Dans le raisonnement de la Cour, le fœtus est une personne, dont la dignité et les droits nécessitent une protection égale, voire supérieure à celle des droits de la femme. Cette fois-ci, c’est le principe de la protection de la dignité de chaque personne, élevé au statut du fondement axiologique du système juridique, qui exige la protection de la vie. La vie, définie comme « existence biologique », est érigée en valeur suprême de la Constitution. Alors, il devient inadmissible de différencier la valeur de la vie (et de la protection octroyée par la loi) selon l’âge, l’état de santé ou d’autres circonstances. La vie de la femme est le seul bien, la seule valeur, dont la protection pourrait justifier une limitation du droit à la vie d’un fœtus. D’ailleurs, ce raisonnement remet aussi en question la constitutionnalité de l’IVG en cas de viol ou de danger pour la santé de la femme.

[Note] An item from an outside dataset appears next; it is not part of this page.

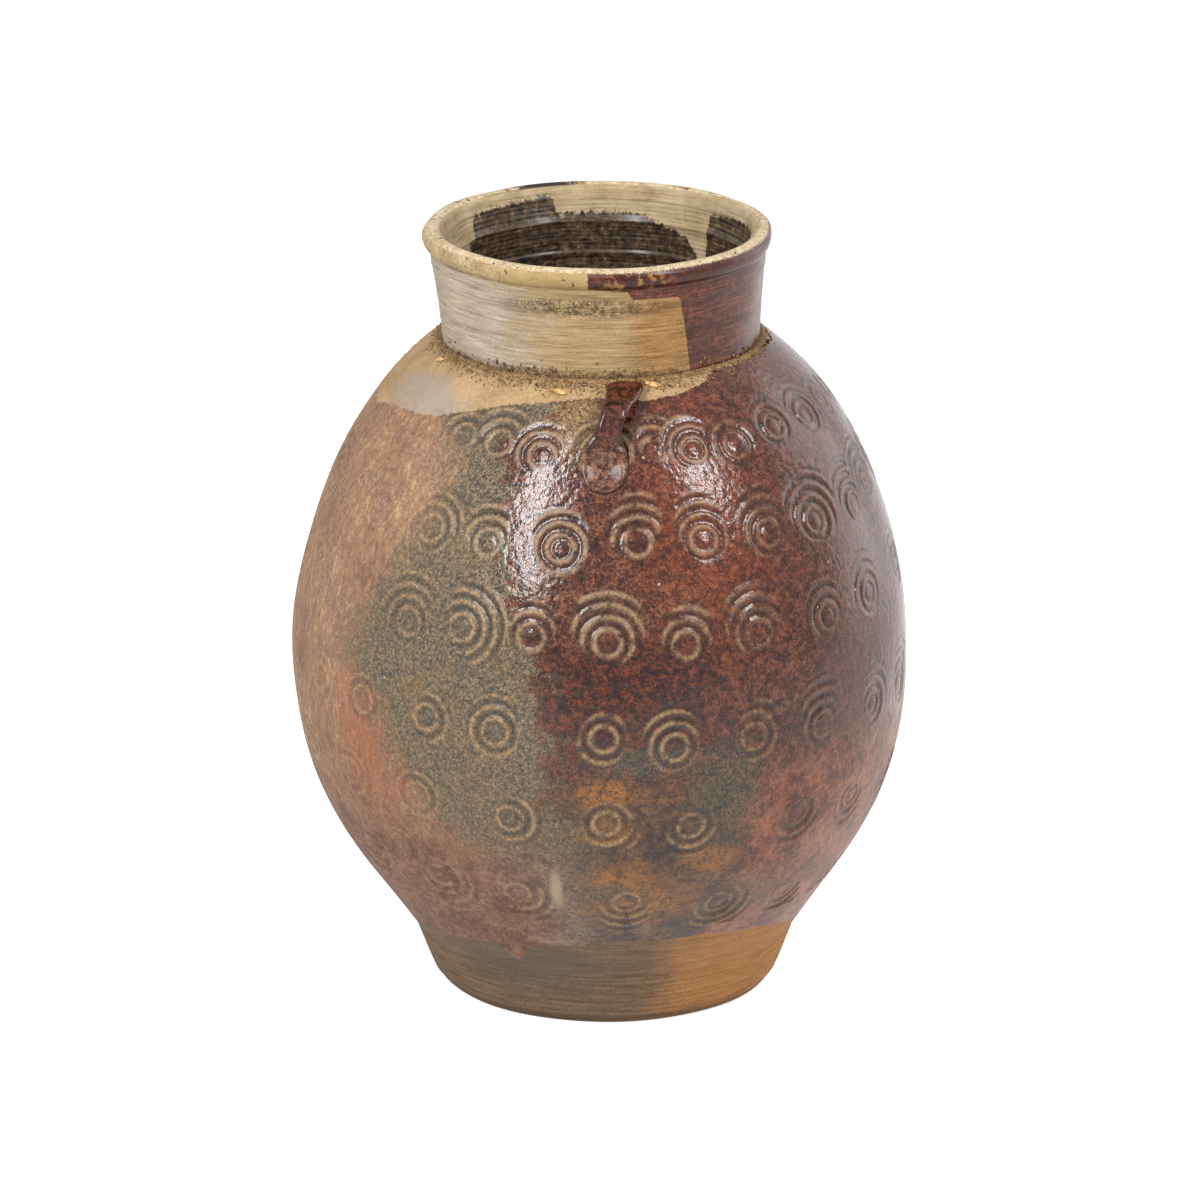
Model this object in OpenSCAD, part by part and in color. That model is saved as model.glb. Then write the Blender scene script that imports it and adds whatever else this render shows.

De nouveau, la femme est la grande absente de la réflexion des juges. Sa dignité, ses intérêts, son droit à l’autonomie, à la santé, ne sont même pas pris en compte par la Cour. La réalité de la grossesse, les questions médicales et la qualité de vie des enfants nés avec un handicap grave et de leurs familles sont également ignorées. Encore une fois, le droit à la vie (réduite aux aspects purement biologiques) reçoit une importance tellement démesurée qu’aucune recherche d’équilibre des droits digne de ce nom n’est plus nécessaire, ni même possible.
« Ceci est mon corps » ou la grande rébellion
Cet aboutissement de la consolidation de la morale catholique marque en même temps le début de la fin du modèle des relations entre l’Église et la société polonaise. Le jugement du 22 octobre 2020 a provoqué des protestations de masse, dans tout le pays, dirigées contre le parti au pouvoir et contre l’Église catholique, qui pendant des années avait soutenu des tentatives de durcir la loi sur l’IVG et s’est montrée très enthousiaste envers l’arrêt de la Cour. Ces manifestations sont aussi accompagnées d’une grande libération de la parole : les femmes parlent de leurs grossesses, accouchements, fausses couches, avortements, de leurs peurs et des humiliations subies dans le contexte des soins de santé reproductive. Cette perspective et ces expériences, ignorées par la Cour, réduites au silence et rendues honteuses par le discours conservateur dominant, reprennent leur place et leur légitimité dans l’espace public. Agnieszka Graff, une intellectuelle féministe, a qualifié ces événements du « rejet de l’hégémonie culturelle de l’Église ». Néanmoins, pour le moment, la situation des femmes s’est aggravée et le chemin vers la libération semble encore long.